La Biancara conta tredici ettari di proprietà e sette in affitto, dislocati in undici zone, nelle quali sono state identificate tre cru principali: Taibane, Faldeo, Monte di Mezzo, dove si produce la Garganega destinata al Pico. Sono tutte all’interno dei duecento ettari della Gambellara Classica e presentano delle micro-differenze tra esposizione e sottosuolo: la prima a sud ovest, alla fine del vulcano, con un terreno calcareo-argilloso, la seconda, con una conformazione “a schiena di cavallo”, presenta un terreno vulcanico più caratterizzato dal silicio e non dal basalto, mentre l’ultima ha un terreno misto di argilla, calcare e basalto. Dal 2006 vengono effettuate vinificazioni separate per capire come la natura e le diverse sfaccettature territoriali impattano sul prodotto finale, che poi viene assemblato per ottenere un blend uniforme con caratteristiche indotte da ogni appezzamento.
Ogni anno vengono prodotte tra le centoventi e le centocinquantamila bottiglie, commercializzate in tutto il mondo, con una gran fetta destinata al Giappone, Paese nel quale Angiolino Maule è diventato una star del vino.
Tra le lunghe chiacchiere andiamo a fare un giro in cantina e ci dedichiamo ad alcuni prelievi dalle botti, cominciando dal Sassaia, una Garganega che per metà fa una breve macerazione sulle bucce, solo per l’inizio della fermentazione, e l’altra metà viene invece pressata direttamente.
Viene poi fatta riposare in botti grandi da trenta ettolitri ed imbottigliata nell’agosto dell’anno successivo, evitando l’utilizzo di solforosa. Un vino fresco con un’ottima beva, dai sentori di frutta a polpa gialla, agrume, un sottofondo tostato ed in bocca una mineralità accentuata tipica del territorio.
Un assaggio delle tre vinificazioni singole di: Faldeo, Terra di Mezzo e Taibane, che vengono unite per creare il blend del Pico, ma talvolta, nelle migliori annate, imbottigliate anche singolarmente. Si possono notare le micro-differenze che caratterizzano i diversi territori: nel vino proveniente dalla zona del Faldeo un’eleganza e finezza maggiore, per poi passare alle erbe aromatiche e balsamicità del Monte di Mezzo, con un trait d’union sui sentori floreali, di frutta a pasta gialla, una leggera speziatura. Sicuramente la mineralità e la piacevolezza di beva fanno da padrone in tutti e tre.

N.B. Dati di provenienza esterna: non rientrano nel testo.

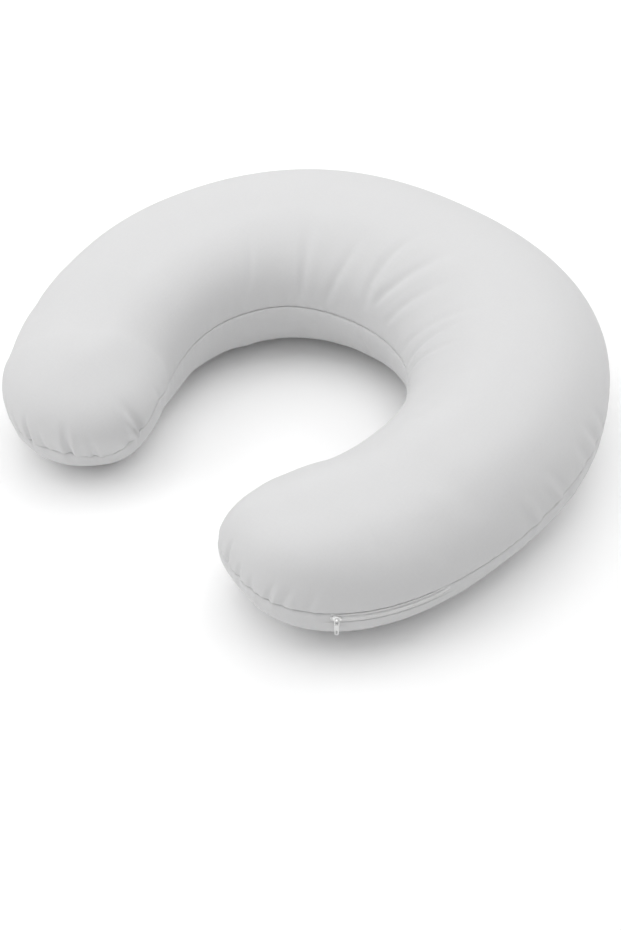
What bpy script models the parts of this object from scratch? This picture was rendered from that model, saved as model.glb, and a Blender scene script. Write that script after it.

Prima dei saluti, un assaggio di Chenin Blanc che sta affinando in barrique, una sola botte con cui vengono prodotte trecento bottiglie all’anno per gli amici.
A completare la gamma dei vini de La Biancara, un rifermentato in bottiglia “Garg’n’go” (per la rifermentazione viene utilizzato il mosto di Garganega passita), un Merlot in purezza, “Rosso Masieri”, blend di uguali parti di Merlot e Tai Rosso e “So San”, Tai Rosso in purezza.
Un pomeriggio immerso nel mondo di Angiolino Maule e dei vini naturali de La Biancara, un sogno che si sta sempre più trasformando in realtà, anche se la ricerca sarà sempre infinita, si stanno facendo passi da gigante per ripristinare un terreno che negli anni è stato bistrattato.
Qualche scorta di vino da portare a casa tra cui una preziosa bottiglia di Chenin Blanc e maglietta numero 27 ad Angiolino Maule!